In the 1980s, Health Canada and the Federal-Provincial Advisory Committee on Occupational and Environmental Health (CEOH) developed a series of indoor air quality guidelines that were published in 1987 in a report entitled Exposure Guidelines for Residential Indoor Air Quality (CEOH 1989). Limit values for formaldehyde, carbon monoxide, carbon dioxide, nitrogen dioxide, sulfur dioxide, ozone, and particulate matter provided in this document were based on the scientific evidence available at the time the document was prepared. For formaldehyde, target and action levels were set at 60 μg/m3 (50 ppb) and 120 μg/m3 (100 ppb), respectively. The 120 μg/m3 value was one tenth of the lowest value concentration found to cause irritation symptoms following controlled exposure (1,200 μg/m3 ). However, since then, a significant amount of research has been carried out and published on the health effects of some of these substances, warranting a reassessment of the scientific basis of the guidelines and potentially a revision of the guidelines themselves.

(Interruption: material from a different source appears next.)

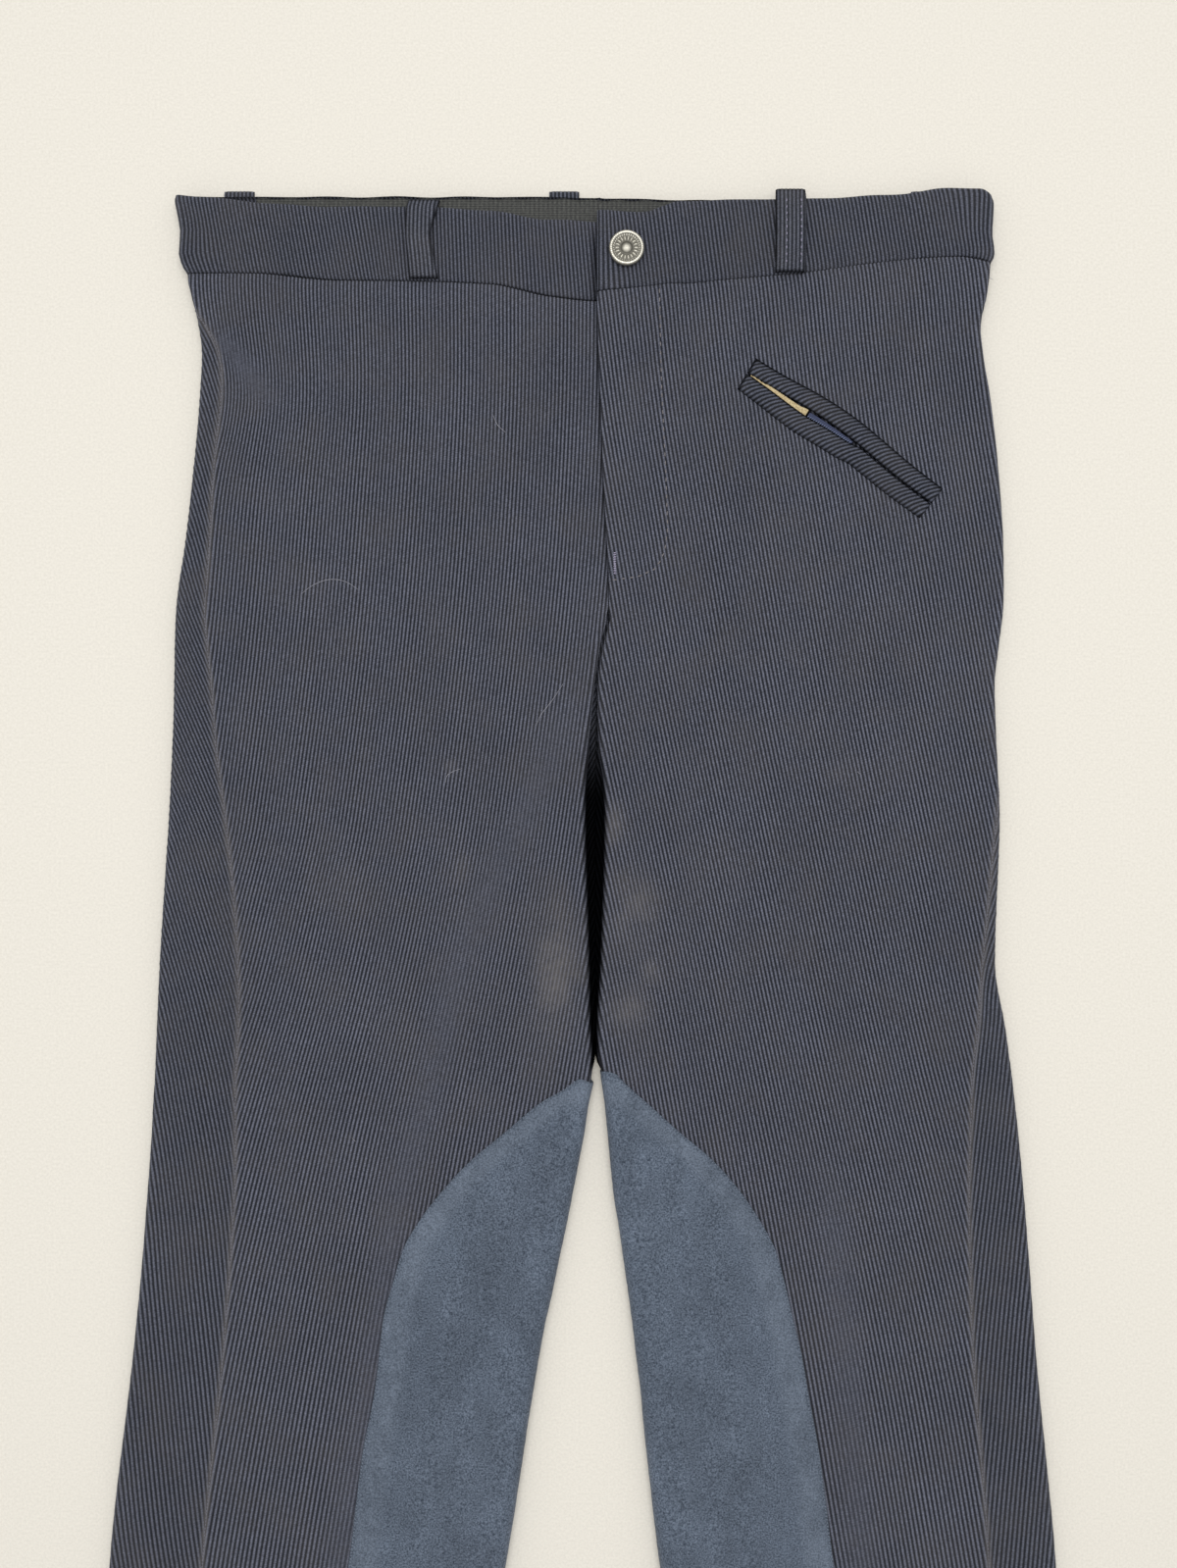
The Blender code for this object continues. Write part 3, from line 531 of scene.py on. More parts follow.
def mesh_object(name, points, faces, material, uv=None, values=None):
    """A mesh from arrays, smooth shaded, with a map of the grain and named values for its material."""
    mesh = bpy.data.meshes.new(name)
    mesh.vertices.add(len(points))
    mesh.vertices.foreach_set("co", np.asarray(points, np.float32).ravel())
    faces = np.asarray(faces, np.int32)
    mesh.loops.add(faces.size)
    mesh.loops.foreach_set("vertex_index", faces.ravel())
    mesh.polygons.add(len(faces))
    mesh.polygons.foreach_set("loop_start", np.arange(len(faces), dtype=np.int32) * faces.shape[1])
    mesh.update(calc_edges=True)
    mesh.polygons.foreach_set("use_smooth", np.ones(len(faces), bool))
    if uv is not None:
        layer = mesh.uv_layers.new(name="grain")
        layer.data.foreach_set("uv", np.asarray(uv, np.float32)[faces.ravel()].ravel())
    for key, data in (values or {}).items():
        held = mesh.attributes.new(key, "FLOAT", "POINT")
        held.data.foreach_set("value", np.asarray(data, np.float32))
    mesh.validate()
    mesh.materials.append(material)
    made = bpy.data.objects.new(name, mesh)
    bpy.context.scene.collection.objects.link(made)
    return made


def cells(index):
    """Triangles over a grid of numbered points."""
    a, b, c, e = index[:-1, :-1], index[:-1, 1:], index[1:, 1:], index[1:, :-1]
    return np.concatenate([np.stack([a, b, c], -1).reshape(-1, 3), np.stack([a, c, e], -1).reshape(-1, 3)])


def border_of(faces):
    """The edges that belong to one triangle only."""
    ends = np.concatenate([faces[:, [0, 1]], faces[:, [1, 2]], faces[:, [2, 0]]])
    _, first, count = np.unique(np.sort(ends, axis=1), axis=0, return_index=True, return_counts=True)
    return ends[first[count == 1]]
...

In the late 1990s, formaldehyde was assessed under the Canadian Environmental Protection Act (1999) (CEPA 1999). Formaldehyde was found to be a sensory irritant and a potential carcinogen; however, the risk of cancer associated with the exposure of the Canadian population to formaldehyde was estimated to be "extremely low," and the major health concern was that "in some indoor locations, concentrations may approach those associated with eye and respiratory tract sensory irritation in humans" (Environment Canada, Health Canada 2001). Formaldehyde was therefore declared "toxic," as it is "entering the Canadian environment in a quantity or concentration that constitutes or may constitute a danger for the environment on which life depends and a danger in Canada to human life or health" (Environment Canada, Health Canada 2001).
The purpose of this document is to revisit the guidelines developed for formaldehyde in view of epidemiological and toxicological studies published since 1987. Epidemiological studies relevant for setting indoor air quality (IAQ) guidelines (i.e. in which the only route of exposure to formaldehyde was inhalation) were reviewed. Studies of workers handling formaldehyde or formaldehyde-containing products (e.g. pathologists, embalmers, painters) were excluded from the review as immunologic sensitization from dermal contact may modify or confound the effect of formaldehyde inhalation. Toxicological studies have been extensively reviewed as part of the CEPA assessment mentioned above and in the Toxicological Profile prepared by the U.S. Agency for Toxic Substances and Diseases Registry (ATSDR 1999); only the key inhalation studies cited in these documents were reviewed.